Rex Sinquefield (born 1944)[1] is an American financial executive, active in Missouri politics. He supports an end to the income tax.[2]


Rex Sinquefield was raised in the Saint Vincent Home for Children in St. Louis, Missouri.[3] and graduated from Bishop DuBourg High School in 1962.[4] He received a business degree from Saint Louis University and a Master of Business Administration from the University of Chicago, where he studied under Nobel Prize winner Eugene Fama.[3] In 1973, he helped create the first Standard & Poor's index funds.[5] In 1981, Sinquefield co-founded Dimensional Fund Advisors, which manages more than $310 billion in assets as of September 30, 2013.[6]

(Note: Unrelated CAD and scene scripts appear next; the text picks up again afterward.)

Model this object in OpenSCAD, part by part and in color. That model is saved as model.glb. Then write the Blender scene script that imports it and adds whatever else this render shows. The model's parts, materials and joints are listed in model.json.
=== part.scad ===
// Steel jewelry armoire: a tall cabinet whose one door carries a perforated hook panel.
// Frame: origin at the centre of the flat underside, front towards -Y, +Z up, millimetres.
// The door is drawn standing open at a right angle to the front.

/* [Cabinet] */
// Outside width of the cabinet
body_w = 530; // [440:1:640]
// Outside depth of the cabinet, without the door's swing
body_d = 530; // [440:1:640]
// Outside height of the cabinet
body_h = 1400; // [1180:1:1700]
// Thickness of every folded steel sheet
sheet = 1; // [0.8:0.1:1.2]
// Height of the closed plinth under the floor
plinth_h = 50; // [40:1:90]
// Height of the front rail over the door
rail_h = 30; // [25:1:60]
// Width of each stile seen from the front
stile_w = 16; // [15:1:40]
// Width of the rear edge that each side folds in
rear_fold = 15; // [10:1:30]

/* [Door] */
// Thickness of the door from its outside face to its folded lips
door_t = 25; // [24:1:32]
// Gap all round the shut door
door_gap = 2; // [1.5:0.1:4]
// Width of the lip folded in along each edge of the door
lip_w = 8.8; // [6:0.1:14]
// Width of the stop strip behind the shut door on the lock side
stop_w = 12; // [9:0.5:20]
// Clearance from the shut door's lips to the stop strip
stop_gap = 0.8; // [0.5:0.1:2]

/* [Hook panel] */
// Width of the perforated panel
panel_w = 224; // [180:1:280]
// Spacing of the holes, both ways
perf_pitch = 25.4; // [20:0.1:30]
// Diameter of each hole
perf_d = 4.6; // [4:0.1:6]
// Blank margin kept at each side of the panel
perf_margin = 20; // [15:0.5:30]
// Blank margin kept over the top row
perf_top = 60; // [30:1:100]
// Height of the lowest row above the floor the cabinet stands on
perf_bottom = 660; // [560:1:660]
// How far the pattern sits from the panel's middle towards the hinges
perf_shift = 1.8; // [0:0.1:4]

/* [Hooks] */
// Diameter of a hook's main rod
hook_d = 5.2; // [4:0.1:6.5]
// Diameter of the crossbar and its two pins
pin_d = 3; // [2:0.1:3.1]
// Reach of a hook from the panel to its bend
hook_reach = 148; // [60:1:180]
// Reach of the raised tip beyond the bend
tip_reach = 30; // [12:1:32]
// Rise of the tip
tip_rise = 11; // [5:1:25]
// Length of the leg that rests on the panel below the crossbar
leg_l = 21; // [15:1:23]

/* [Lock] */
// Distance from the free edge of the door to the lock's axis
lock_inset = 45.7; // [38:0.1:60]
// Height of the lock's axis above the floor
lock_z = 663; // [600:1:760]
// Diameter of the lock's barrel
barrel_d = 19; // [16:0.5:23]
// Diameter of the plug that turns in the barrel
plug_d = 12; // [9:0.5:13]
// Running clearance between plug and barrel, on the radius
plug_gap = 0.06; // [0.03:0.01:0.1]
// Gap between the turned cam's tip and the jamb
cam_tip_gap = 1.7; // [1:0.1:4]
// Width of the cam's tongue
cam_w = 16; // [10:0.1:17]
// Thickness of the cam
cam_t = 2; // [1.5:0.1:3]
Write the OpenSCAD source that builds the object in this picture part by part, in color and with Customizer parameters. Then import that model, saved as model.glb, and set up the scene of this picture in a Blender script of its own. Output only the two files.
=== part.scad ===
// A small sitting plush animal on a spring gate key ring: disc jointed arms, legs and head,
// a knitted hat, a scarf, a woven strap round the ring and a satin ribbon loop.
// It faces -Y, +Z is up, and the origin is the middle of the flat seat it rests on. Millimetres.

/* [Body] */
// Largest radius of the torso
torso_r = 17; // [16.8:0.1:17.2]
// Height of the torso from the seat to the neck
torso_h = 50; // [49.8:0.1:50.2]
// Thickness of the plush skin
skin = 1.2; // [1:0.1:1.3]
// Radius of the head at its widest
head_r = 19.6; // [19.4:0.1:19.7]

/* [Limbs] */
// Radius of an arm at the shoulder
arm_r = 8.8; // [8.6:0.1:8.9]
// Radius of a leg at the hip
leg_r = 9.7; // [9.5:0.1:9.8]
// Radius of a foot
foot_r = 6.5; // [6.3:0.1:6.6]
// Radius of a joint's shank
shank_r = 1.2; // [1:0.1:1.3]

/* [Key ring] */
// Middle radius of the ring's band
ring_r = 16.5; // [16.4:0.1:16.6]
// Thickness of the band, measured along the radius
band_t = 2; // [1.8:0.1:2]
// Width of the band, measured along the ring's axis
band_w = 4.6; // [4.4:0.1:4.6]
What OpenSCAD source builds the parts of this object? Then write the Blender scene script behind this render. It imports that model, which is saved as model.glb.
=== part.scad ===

Sinquefield founded and serves as the president of the Show-Me Institute, a public policy research organization based in St. Louis that has been labeled libertarian,[7][8][9] conservative,[10][11] and free-market.[12]

Sinquefield is a director of St. Vincent Home for Children in St. Louis, and a life trustee of DePaul University. He serves on the boards of St. Louis University, the St. Louis Symphony Orchestra, the St. Louis Art Museum, the Missouri Botanical Garden,[13] the Contemporary Art Museum St. Louis[14] and the Chess Club and Scholastic Center of Saint Louis.[15]

Along with Yale School of Management professor, Roger G. Ibbotson, he authored the book Stocks, Bonds, Bills and Inflation, a study of stock market returns.[16]

Political campaign contributions[edit]

Sinquefield became a major financial contributor to political campaigns of both political parties in Missouri politics after the Missouri legislature ended campaign finance limits in 2009.[17] According to a 2015 Governing Magazine article, "big majorities" in both houses of the Missouri legislature have received campaign contributions from Sinquefield.[18] He has particularly focused on altering public education, tax reform, and accountability in government.[19]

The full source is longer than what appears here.